If you used a lot of purple while you colored, you might be “Super Purple Boy.” If you like French toast for breakfast, you might be “French Toast-kateer”…in fact all three of you might be the 3 French Toast-kateers.
Those silly endearing names were one of the things that made it fun for the boys to go visit her.
pameladonnis says
SOOO cute. Love that!
Jude says
Lol, I’m with you that being silly is a great idea. Being a little silly is part of my ‘teaching persona’. Wierd, cos I find it really hard to be like that in front of adults! Which makes lesson observations hideous!

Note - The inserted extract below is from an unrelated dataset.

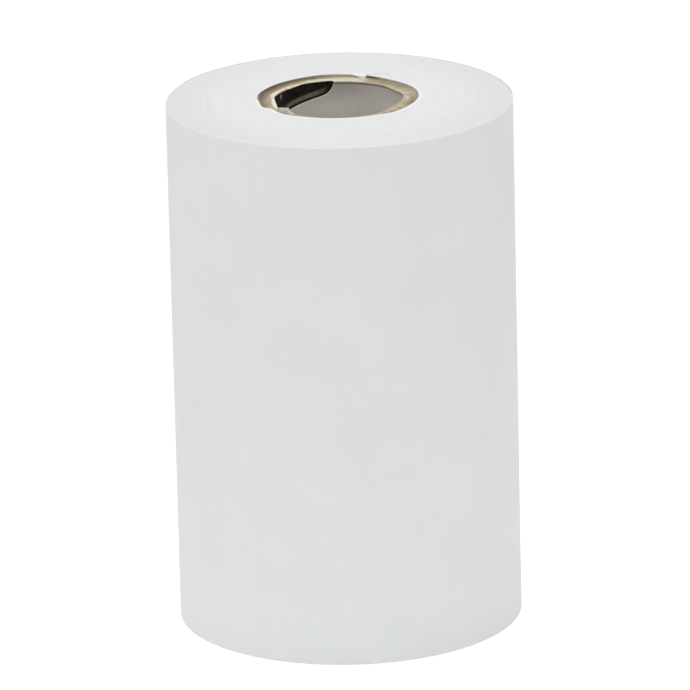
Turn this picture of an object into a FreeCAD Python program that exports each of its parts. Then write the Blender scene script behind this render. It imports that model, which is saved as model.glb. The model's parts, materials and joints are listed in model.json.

Good ideas – although you’re better at the planning thing that I am. In that I don’t plan and couldn’t follow through if I tried. Self-imposed deadlines carry absolutely no weight with me! I’ve been making an effort to prioritise playtime myself. We try to have a ‘cooking club’ each week and I’m thinking of instigating a craft club too.
I guess my only advice would be to go with the flow (like I said, I’m a bad planner!) sometimes and let the kids lead the activities. I’ve noticed my eldest is starting to lose the skill of being able to entertain herself – probably due to school I think – so I like to let her choose. Sorry if that’s hideously obvious and patronising 🙂
pameladonnis says
No, you’re right. I definitely need to follow my kids’ lead more. Ryan is always asking me to play this or that with him, and I need to DO IT more instead of suggesting he play with his sister, or wait until I’m finished with…etc.
Krisi says
Seeing as I could have written that post myself {with a different layout} I have no suggestions but I will definately try to be a silly mom more! We spent yesterday cleaning the house – the clutter is go e or in a home – which helps me feel like I can actually get down on the floor and play so that might help! Good luck!